Motor insurance prices are at a record high after insurers raised their premiums to match the cost of meeting claims, which have been driven higher by parts and labour shortages.

“The market increased price quite substantially in the first half of the year, a bit over 20 per cent, and particularly in the second quarter, the price increase actually accelerated,” Admiral chief executive Milena Mondini de Focatiis told the Financial Times.

Price increases were expected to continue in the second half, but the rises in the insurer’s costs should “ease a bit”, she added. The group anticipates inflation will return to normal levels as soon as next year, with the expectation that further price increases “will just match that”.

The cost of second-hand cars was stabilising and repair costs, though elevated, were not rising as fast as they had been, Mondini de Focatiis said.

“We are very aware there is lots of pressure on our customers,” she said, acknowledging that “insurance prices going up definitely doesn’t help” with the cost of living squeeze, and stressing the company’s services for vulnerable customers.

Admiral, one of the country’s largest motor insurers, said on Wednesday that a series of big price rises had helped revenues climb by a fifth to £2.2bn. Its underwriting margins weakened slightly, though, in what it said remained a “challenging” market.

The group’s shares were up 5 per cent by late morning trading in London, and rival Direct Line also benefited, with its shares similarly rising 5 per cent.
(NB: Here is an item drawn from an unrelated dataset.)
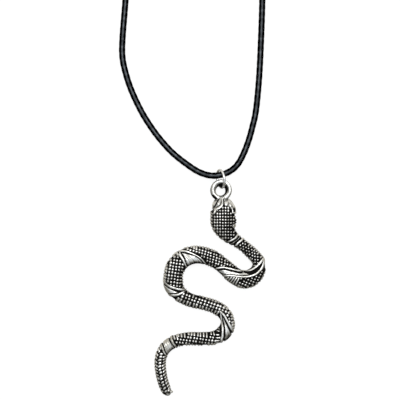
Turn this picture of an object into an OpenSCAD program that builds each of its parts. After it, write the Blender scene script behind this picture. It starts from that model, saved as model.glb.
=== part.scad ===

Consumer groups and politicians have raised concerns about sharp rises in car insurance prices, with senior executives having to justify them before MPs in parliament. Some analysts forecast rates will continue to rise until 2025.

Separately, insurer Aviva said “strong rate increases” in general insurance had helped it manage higher costs. In its first-half results on Wednesday, the group said it expected to exceed its medium-term targets for cash generation. The group said it remained “focused on pricing appropriately for the ongoing inflationary environment”.

When it came to motor and home insurance for individual customers, chief executive Amanda Blanc told the Financial Times it was “not in our interest to be pushing for rating that we don’t actually need”.

The company was not achieving “excess profit” here, and prices still need to catch up with inflation, she added. But the company also predicts a slowing in inflation that should feed through to less price pressure. “You’ve got to see that that trajectory is going to get better.”

Aviva’s private health sales continued to advance at a time of record waiting lists for public sector health services, with sales up more than a half compared with the previous period.

Overall, the group posted £715mn in first-half operating profit, up 8 per cent on the previous year’s first half and ahead of consensus analyst expectations. 

Its solvency coverage ratio — the amount of capital it holds as a percentage of the regulatory minimum — was 202 per cent, a few percentage points higher than the average forecast. It increased its interim dividend from 10.3p to 11.1p, broadly in line with expectations.

Its shares were up more than 2 per cent by late morning in London.